I reckon silver will hit 2300 - 2400¢ before a real correction bites.
I've said too much already, so I'm not going to point y'all to the gold & silver weekly & monthly charts that show clear, confirmed breakouts. Just assume I did.
Y'all enjoy your weekend.
Aurum et argentum comparenda sunt -- -- Gold and silver must be bought.
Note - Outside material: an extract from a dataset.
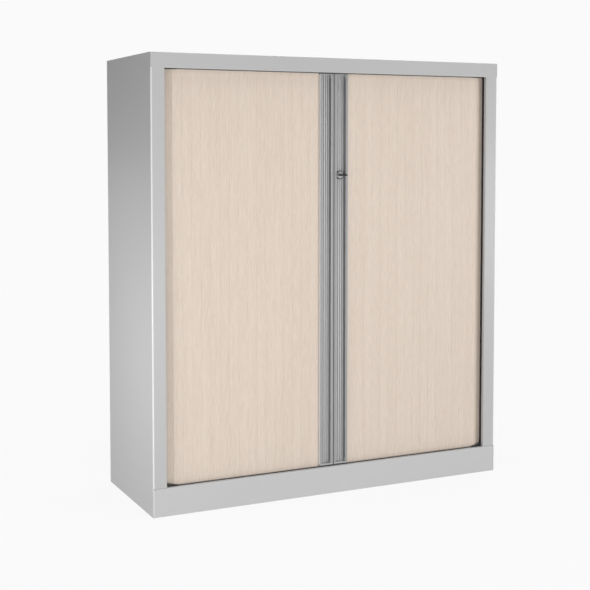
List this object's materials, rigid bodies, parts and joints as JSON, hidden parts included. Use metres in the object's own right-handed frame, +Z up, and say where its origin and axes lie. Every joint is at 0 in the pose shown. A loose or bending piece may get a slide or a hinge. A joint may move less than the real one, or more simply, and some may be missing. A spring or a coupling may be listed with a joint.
{
  "type": "tambour door cupboard",
  "caption": "Steel storage cupboard with two side-opening roll fronts of upright slats, ribbed centre grips, a key lock, shelves and levelling feet",
  "frame": {"origin": "on the floor, under the middle of the carcase's footprint", "axes": "+Z up, the roll fronts face -Y, +X to the right of someone facing them"},
  "size_m": [1.2, 0.4412, 1.36],
  "materials": {
    "carcase_paint": "fine-grained aluminium-grey powder coat",
    "inner_paint": "light grey powder coat",
    "wood_decor": "pale oak decor film with fine upright grain",
    "grip_aluminium": "satin anodised",
    "grey_plastic": "moulded light grey",
    "black_track": "black moulded",
    "black_plastic": "black moulded",
    "seal_rubber": "dark rubber",
    "lock_chrome": "nickel plated",
    "zinc_steel": "bright zinc",
    "key_steel": "nickel plated",
    "key_plastic": "black moulded"
  },
  "bodies": {
    "carcase": {"access_plugs": "black_plastic", "back_panel": "carcase_paint", "back_rivets": "zinc_steel", "ceiling_panel": "inner_paint", "floor_panel": "inner_paint", "foot_inserts": "zinc_steel", "left_base_channel": "carcase_paint", "left_curtain_front_slats": "wood_decor", "left_curtain_tail_slats": "wood_decor", "left_inner_panel": "inner_paint", "left_lower_corner_guide": "black_track", "left_lower_side_track": "black_track", "left_side_panel": "carcase_paint", "left_upper_corner_guide": "black_track", "left_upper_side_track": "black_track", "lower_front_track": "black_track", "lower_shelf": "inner_paint", "middle_shelf": "inner_paint", "plinth_back": "carcase_paint", "plinth_front": "carcase_paint", "rear_liner": "inner_paint", "right_base_channel": "carcase_paint", "right_curtain_front_slats": "wood_decor", "right_curtain_tail_slats": "wood_decor", "right_inner_panel": "inner_paint", "right_lower_corner_guide": "black_track", "right_lower_side_track": "black_track", "right_side_panel": "carcase_paint", "right_upper_corner_guide": "black_track", "right_upper_side_track": "black_track", "shelf_clips": "zinc_steel", "top_panel": "carcase_paint", "top_stiffener": "carcase_paint", "upper_front_track": "black_track", "upper_shelf": "inner_paint"},
    "left_shutter": {"left_grip": "grip_aluminium", "left_grip_lower_cap": "grey_plastic", "left_grip_upper_cap": "grey_plastic", "keeper": "zinc_steel", "keeper_screws": "zinc_steel", "closing_seal": "seal_rubber"},
    "right_shutter": {"right_grip": "grip_aluminium", "right_grip_lower_cap": "grey_plastic", "right_grip_upper_cap": "grey_plastic", "lock_body": "lock_chrome", "lock_nut": "zinc_steel"},
    "key_barrel": {"lock_plug": "lock_chrome", "lock_cam": "zinc_steel", "cam_screw": "zinc_steel", "key_blade": "key_steel", "key_cover": "key_plastic"},
    "left_front_foot": {"left_front_foot": "black_plastic"},
    "left_rear_foot": {"left_rear_foot": "black_plastic"},
    "right_front_foot": {"right_front_foot": "black_plastic"},
    "right_rear_foot": {"right_rear_foot": "black_plastic"}
  },
  "joints": [
    {"name": "left_shutter_slide", "type": "slide", "parent": "carcase", "child": "left_shutter", "axis": [-1, 0, 0], "range_m": [0, 0.47], "deforming": ["left_curtain_front_slats"]},
    {"name": "right_shutter_slide", "type": "slide", "parent": "carcase", "child": "right_shutter", "axis": [1, 0, 0], "range_m": [0, 0.47], "deforming": ["right_curtain_front_slats"]},
    {"name": "key_turn", "type": "hinge", "parent": "right_shutter", "child": "key_barrel", "pos_m": [0.025, -0.18, 0.999], "axis": [0, -1, 0], "range_deg": [0, 90]},
    {"name": "left_front_foot_screw", "type": "slide", "parent": "carcase", "child": "left_front_foot", "axis": [0, 0, -1], "range_m": [0, 0.012]},
    {"name": "left_rear_foot_screw", "type": "slide", "parent": "carcase", "child": "left_rear_foot", "axis": [0, 0, -1], "range_m": [0, 0.012]},
    {"name": "right_front_foot_screw", "type": "slide", "parent": "carcase", "child": "right_front_foot", "axis": [0, 0, -1], "range_m": [0, 0.012]},
    {"name": "right_rear_foot_screw", "type": "slide", "parent": "carcase", "child": "right_rear_foot", "axis": [0, 0, -1], "range_m": [0, 0.012]}
  ]
}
- Franklin Sanders, The Moneychanger
The-MoneyChanger.com
© 2016, The Moneychanger. May not be republished in any form, including electronically, without our express permission. To avoid confusion, please remember that the comments above have a very short time horizon. Always invest with the primary trend. Gold's primary trend is up, targeting at least $3,130.00; silver's primary is up targeting 16:1 gold/silver ratio or $195.66; stocks' primary trend is down, targeting Dow under 2,900 and worth only one ounce of gold or 18 ounces of silver. US $ and US$-denominated assets, primary trend down; real estate bubble has burst, primary trend down.
WARNING AND DISCLAIMER. Be advised and warned:
Do NOT use these commentaries to trade futures contracts. I don't intend them for that or write them with that short term trading outlook. I write them for long-term investors in physical metals. Take them as entertainment, but not as a timing service for futures.
NOR do I recommend investing in gold or silver Exchange Trade Funds (ETFs). Those are NOT physical metal and I fear one day one or another may go up in smoke. Unless you can breathe smoke, stay away. Call me paranoid, but the surviving rabbit is wary of traps.
NOR do I recommend trading futures options or other leveraged paper gold and silver products. These are not for the inexperienced.
NOR do I recommend buying gold and silver on margin or with debt.
What DO I recommend? Physical gold and silver coins and bars in your own hands.
One final warning: NEVER insert a 747 Jumbo Jet up your nose.